Task to carry out: Could you write out the opening lines of the data, word for word, stopping after the line that contains "bar_gap = 1.0"?

Information supplied:
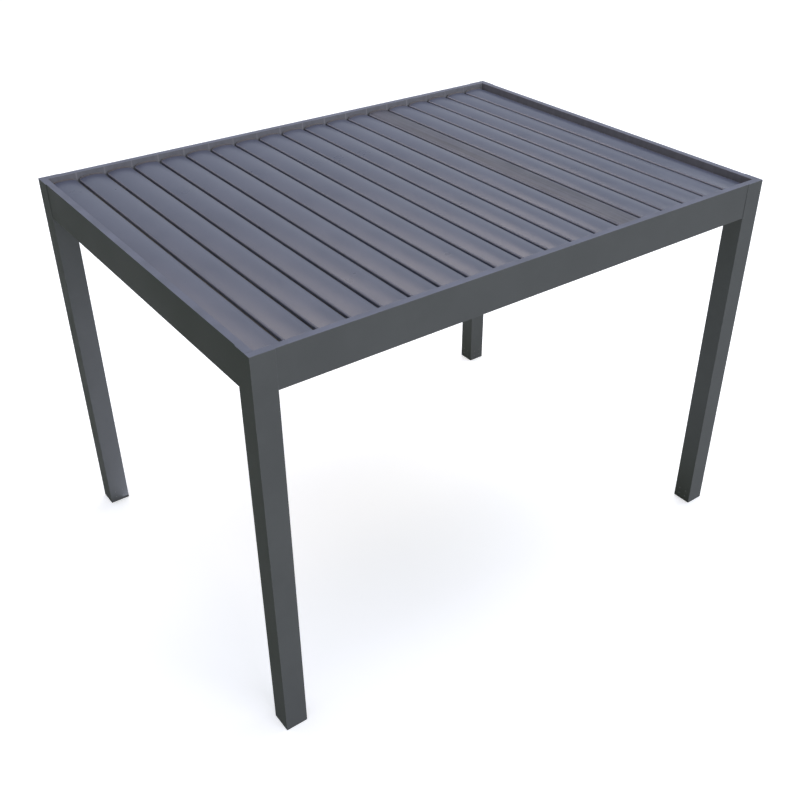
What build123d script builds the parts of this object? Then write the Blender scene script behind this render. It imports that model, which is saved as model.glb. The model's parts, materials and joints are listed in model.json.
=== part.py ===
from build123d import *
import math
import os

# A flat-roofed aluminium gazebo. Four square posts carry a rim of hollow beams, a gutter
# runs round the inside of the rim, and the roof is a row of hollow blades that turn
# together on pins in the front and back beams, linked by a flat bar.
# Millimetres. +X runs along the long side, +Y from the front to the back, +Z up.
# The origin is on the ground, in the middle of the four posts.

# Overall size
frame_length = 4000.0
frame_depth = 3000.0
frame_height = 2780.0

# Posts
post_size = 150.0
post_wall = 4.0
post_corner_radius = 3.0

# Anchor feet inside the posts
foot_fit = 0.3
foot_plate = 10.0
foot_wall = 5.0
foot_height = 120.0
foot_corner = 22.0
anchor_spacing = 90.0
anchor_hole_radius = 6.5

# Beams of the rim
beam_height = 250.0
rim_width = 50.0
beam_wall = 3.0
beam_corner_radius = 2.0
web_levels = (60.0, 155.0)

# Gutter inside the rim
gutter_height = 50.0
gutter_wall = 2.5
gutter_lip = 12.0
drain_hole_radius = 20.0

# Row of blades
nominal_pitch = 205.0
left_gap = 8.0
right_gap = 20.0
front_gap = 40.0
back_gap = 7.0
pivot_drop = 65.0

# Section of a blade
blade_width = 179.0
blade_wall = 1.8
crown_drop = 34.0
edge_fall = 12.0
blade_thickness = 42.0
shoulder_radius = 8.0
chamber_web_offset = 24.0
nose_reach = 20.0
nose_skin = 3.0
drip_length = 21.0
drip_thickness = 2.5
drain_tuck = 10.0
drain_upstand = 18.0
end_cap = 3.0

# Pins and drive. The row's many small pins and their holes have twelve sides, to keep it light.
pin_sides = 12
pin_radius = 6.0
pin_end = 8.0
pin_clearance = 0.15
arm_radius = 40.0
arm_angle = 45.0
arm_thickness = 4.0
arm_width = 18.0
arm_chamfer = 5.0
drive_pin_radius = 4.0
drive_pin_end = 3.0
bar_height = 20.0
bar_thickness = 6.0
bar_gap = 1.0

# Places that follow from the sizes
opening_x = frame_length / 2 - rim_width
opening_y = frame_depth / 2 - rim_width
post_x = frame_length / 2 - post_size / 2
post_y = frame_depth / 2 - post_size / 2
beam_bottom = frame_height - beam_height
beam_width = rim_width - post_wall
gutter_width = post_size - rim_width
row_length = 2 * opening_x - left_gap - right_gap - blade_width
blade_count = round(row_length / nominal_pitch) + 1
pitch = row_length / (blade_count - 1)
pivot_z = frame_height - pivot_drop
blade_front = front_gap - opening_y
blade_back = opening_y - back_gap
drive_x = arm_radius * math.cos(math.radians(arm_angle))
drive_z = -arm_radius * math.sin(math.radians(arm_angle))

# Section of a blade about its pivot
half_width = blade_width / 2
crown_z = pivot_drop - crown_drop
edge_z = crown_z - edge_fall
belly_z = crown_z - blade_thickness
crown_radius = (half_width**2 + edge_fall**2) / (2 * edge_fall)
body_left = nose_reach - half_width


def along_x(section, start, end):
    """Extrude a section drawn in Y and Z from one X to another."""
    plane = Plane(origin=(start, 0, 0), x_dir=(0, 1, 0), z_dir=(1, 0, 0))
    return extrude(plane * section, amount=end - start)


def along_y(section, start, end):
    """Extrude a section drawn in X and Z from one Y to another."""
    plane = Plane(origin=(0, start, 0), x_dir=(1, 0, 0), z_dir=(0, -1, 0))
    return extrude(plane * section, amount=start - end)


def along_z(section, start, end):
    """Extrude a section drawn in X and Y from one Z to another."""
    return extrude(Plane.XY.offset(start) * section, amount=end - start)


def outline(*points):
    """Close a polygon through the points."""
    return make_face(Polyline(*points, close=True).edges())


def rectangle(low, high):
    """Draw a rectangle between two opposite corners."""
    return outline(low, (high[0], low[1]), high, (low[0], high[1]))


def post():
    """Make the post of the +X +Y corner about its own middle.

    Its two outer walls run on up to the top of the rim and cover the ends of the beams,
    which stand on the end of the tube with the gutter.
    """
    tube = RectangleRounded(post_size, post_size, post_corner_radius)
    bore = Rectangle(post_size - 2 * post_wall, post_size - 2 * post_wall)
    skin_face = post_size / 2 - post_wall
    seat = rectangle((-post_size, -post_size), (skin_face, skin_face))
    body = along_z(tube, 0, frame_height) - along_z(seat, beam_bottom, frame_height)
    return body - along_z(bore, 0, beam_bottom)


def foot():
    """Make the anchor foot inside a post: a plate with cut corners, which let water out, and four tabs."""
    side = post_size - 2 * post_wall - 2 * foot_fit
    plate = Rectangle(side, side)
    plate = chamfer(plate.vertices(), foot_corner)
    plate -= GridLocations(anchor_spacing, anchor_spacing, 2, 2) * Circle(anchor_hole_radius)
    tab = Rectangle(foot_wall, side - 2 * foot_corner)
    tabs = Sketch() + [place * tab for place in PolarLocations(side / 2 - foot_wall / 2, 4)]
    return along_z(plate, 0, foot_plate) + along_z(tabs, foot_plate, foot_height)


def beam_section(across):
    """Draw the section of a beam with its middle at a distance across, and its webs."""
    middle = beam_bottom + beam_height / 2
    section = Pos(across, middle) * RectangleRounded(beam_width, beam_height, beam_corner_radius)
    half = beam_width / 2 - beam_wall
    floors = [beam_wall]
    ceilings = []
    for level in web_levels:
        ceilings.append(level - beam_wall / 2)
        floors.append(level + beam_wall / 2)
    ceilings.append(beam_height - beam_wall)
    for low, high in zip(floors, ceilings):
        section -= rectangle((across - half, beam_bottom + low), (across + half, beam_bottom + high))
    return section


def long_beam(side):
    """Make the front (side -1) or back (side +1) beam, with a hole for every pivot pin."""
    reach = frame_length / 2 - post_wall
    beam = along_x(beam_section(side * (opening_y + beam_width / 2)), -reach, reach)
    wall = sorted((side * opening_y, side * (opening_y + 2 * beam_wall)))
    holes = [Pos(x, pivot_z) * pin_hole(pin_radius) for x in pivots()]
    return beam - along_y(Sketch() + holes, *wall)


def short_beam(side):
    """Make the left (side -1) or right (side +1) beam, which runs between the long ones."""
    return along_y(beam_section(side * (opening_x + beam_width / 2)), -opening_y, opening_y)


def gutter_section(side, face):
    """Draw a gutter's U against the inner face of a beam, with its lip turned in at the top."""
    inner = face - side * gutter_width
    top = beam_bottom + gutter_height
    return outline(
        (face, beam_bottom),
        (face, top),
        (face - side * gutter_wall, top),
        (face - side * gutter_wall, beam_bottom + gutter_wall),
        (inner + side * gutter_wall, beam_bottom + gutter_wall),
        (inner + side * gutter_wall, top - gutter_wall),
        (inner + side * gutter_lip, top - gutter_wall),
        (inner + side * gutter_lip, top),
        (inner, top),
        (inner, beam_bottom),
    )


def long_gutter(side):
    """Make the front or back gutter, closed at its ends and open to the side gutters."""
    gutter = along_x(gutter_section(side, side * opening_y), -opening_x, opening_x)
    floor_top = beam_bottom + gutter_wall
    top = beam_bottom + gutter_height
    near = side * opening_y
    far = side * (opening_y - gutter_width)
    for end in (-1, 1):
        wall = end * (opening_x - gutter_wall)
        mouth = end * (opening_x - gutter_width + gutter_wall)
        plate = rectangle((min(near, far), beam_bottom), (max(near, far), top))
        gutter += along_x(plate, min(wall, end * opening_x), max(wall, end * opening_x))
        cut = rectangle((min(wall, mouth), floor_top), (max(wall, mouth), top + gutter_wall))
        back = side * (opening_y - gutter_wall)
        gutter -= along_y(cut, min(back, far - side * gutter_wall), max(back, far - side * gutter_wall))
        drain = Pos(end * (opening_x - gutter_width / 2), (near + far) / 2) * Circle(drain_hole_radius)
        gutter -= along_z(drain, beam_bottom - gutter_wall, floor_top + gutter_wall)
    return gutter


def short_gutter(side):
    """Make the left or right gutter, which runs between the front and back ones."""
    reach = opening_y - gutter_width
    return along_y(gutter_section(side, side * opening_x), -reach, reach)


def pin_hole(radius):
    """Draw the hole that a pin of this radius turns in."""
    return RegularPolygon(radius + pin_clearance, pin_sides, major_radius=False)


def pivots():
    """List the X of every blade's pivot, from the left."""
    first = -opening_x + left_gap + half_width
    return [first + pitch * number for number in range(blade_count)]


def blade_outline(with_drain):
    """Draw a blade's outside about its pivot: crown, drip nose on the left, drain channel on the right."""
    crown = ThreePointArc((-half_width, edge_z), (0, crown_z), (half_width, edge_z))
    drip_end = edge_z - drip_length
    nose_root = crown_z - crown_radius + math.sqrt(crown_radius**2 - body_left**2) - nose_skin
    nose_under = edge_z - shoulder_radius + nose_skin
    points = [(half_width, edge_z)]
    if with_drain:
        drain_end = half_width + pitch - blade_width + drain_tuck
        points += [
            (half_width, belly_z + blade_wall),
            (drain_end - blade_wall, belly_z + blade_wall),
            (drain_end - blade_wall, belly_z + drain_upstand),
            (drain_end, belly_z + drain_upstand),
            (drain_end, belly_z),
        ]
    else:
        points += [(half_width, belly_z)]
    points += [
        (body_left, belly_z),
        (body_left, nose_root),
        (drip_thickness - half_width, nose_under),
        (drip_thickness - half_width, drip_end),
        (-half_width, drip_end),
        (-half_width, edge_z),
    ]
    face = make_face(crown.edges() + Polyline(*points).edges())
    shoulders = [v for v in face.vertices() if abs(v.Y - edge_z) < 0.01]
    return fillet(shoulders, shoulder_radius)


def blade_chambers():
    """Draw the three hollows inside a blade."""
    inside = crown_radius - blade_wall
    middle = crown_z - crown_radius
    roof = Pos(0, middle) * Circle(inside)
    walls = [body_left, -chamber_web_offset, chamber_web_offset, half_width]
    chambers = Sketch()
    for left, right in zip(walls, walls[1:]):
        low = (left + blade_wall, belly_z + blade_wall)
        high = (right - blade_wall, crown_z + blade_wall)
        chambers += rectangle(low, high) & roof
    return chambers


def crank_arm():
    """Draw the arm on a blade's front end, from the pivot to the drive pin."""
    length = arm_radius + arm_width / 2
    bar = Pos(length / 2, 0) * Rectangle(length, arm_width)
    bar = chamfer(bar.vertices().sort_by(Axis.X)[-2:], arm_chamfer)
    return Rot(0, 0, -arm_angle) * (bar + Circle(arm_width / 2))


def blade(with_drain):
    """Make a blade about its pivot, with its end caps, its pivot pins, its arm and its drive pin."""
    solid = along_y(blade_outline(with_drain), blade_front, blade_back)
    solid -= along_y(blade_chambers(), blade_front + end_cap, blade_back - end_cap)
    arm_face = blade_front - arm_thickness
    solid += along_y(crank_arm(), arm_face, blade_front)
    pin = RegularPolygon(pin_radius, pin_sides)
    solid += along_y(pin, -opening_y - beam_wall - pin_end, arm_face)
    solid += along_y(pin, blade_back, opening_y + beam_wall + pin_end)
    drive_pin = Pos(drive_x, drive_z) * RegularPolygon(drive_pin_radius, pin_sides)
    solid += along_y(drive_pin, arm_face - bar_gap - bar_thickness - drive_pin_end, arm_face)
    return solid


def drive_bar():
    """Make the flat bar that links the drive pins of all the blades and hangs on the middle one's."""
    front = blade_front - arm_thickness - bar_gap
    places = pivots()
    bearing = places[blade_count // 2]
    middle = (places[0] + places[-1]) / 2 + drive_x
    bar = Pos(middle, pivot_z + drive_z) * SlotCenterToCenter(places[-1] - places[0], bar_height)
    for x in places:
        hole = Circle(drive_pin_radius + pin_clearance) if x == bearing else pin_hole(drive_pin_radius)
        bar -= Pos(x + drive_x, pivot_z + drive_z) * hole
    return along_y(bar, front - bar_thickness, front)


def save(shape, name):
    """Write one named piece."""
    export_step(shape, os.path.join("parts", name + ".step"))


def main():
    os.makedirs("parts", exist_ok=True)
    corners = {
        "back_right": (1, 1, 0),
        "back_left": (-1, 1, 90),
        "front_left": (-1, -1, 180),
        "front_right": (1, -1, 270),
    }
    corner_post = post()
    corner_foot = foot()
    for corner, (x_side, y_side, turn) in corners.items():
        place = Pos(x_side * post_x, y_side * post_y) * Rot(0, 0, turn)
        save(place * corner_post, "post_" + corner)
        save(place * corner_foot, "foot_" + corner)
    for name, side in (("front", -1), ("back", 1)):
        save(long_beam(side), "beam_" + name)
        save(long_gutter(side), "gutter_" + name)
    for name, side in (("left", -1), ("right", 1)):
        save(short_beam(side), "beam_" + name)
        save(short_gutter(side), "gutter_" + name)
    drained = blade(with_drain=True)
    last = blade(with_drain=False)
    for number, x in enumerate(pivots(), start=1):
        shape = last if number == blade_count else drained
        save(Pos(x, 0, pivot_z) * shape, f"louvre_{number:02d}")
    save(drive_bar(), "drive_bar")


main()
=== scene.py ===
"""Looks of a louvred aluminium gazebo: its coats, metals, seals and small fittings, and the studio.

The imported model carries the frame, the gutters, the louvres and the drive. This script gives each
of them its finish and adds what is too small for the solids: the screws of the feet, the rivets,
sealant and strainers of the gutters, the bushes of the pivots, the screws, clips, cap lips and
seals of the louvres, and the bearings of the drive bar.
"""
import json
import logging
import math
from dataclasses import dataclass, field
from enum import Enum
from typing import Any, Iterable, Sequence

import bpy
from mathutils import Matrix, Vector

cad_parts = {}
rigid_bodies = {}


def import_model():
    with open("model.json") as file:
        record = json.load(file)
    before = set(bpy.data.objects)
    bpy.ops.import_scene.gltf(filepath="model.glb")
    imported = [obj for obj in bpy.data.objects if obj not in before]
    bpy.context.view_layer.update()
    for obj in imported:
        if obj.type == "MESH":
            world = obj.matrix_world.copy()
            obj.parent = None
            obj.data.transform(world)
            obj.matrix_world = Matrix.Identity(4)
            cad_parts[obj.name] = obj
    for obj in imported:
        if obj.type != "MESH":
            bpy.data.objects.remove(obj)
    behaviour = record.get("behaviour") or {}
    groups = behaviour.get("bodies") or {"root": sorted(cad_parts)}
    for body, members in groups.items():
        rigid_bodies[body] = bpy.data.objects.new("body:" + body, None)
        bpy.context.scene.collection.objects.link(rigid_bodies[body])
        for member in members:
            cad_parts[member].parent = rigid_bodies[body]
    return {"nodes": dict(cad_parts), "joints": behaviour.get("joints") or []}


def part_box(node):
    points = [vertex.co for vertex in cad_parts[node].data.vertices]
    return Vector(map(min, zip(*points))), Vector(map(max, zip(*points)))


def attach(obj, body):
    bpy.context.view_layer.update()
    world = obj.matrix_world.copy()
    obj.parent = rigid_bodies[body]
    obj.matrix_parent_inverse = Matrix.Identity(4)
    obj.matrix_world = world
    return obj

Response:
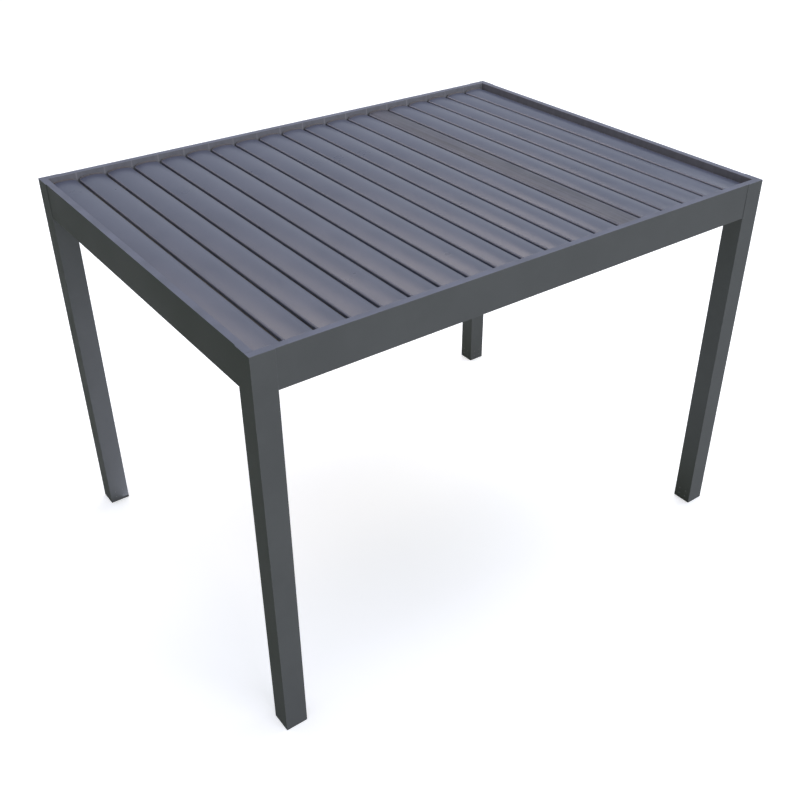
What build123d script builds the parts of this object? Then write the Blender scene script behind this render. It imports that model, which is saved as model.glb. The model's parts, materials and joints are listed in model.json.
=== part.py ===
from build123d import *
import math
import os

# A flat-roofed aluminium gazebo. Four square posts carry a rim of hollow beams, a gutter
# runs round the inside of the rim, and the roof is a row of hollow blades that turn
# together on pins in the front and back beams, linked by a flat bar.
# Millimetres. +X runs along the long side, +Y from the front to the back, +Z up.
# The origin is on the ground, in the middle of the four posts.

# Overall size
frame_length = 4000.0
frame_depth = 3000.0
frame_height = 2780.0

# Posts
post_size = 150.0
post_wall = 4.0
post_corner_radius = 3.0

# Anchor feet inside the posts
foot_fit = 0.3
foot_plate = 10.0
foot_wall = 5.0
foot_height = 120.0
foot_corner = 22.0
anchor_spacing = 90.0
anchor_hole_radius = 6.5

# Beams of the rim
beam_height = 250.0
rim_width = 50.0
beam_wall = 3.0
beam_corner_radius = 2.0
web_levels = (60.0, 155.0)

# Gutter inside the rim
gutter_height = 50.0
gutter_wall = 2.5
gutter_lip = 12.0
drain_hole_radius = 20.0

# Row of blades
nominal_pitch = 205.0
left_gap = 8.0
right_gap = 20.0
front_gap = 40.0
back_gap = 7.0
pivot_drop = 65.0

# Section of a blade
blade_width = 179.0
blade_wall = 1.8
crown_drop = 34.0
edge_fall = 12.0
blade_thickness = 42.0
shoulder_radius = 8.0
chamber_web_offset = 24.0
nose_reach = 20.0
nose_skin = 3.0
drip_length = 21.0
drip_thickness = 2.5
drain_tuck = 10.0
drain_upstand = 18.0
end_cap = 3.0

# Pins and drive. The row's many small pins and their holes have twelve sides, to keep it light.
pin_sides = 12
pin_radius = 6.0
pin_end = 8.0
pin_clearance = 0.15
arm_radius = 40.0
arm_angle = 45.0
arm_thickness = 4.0
arm_width = 18.0
arm_chamfer = 5.0
drive_pin_radius = 4.0
drive_pin_end = 3.0
bar_height = 20.0
bar_thickness = 6.0
bar_gap = 1.0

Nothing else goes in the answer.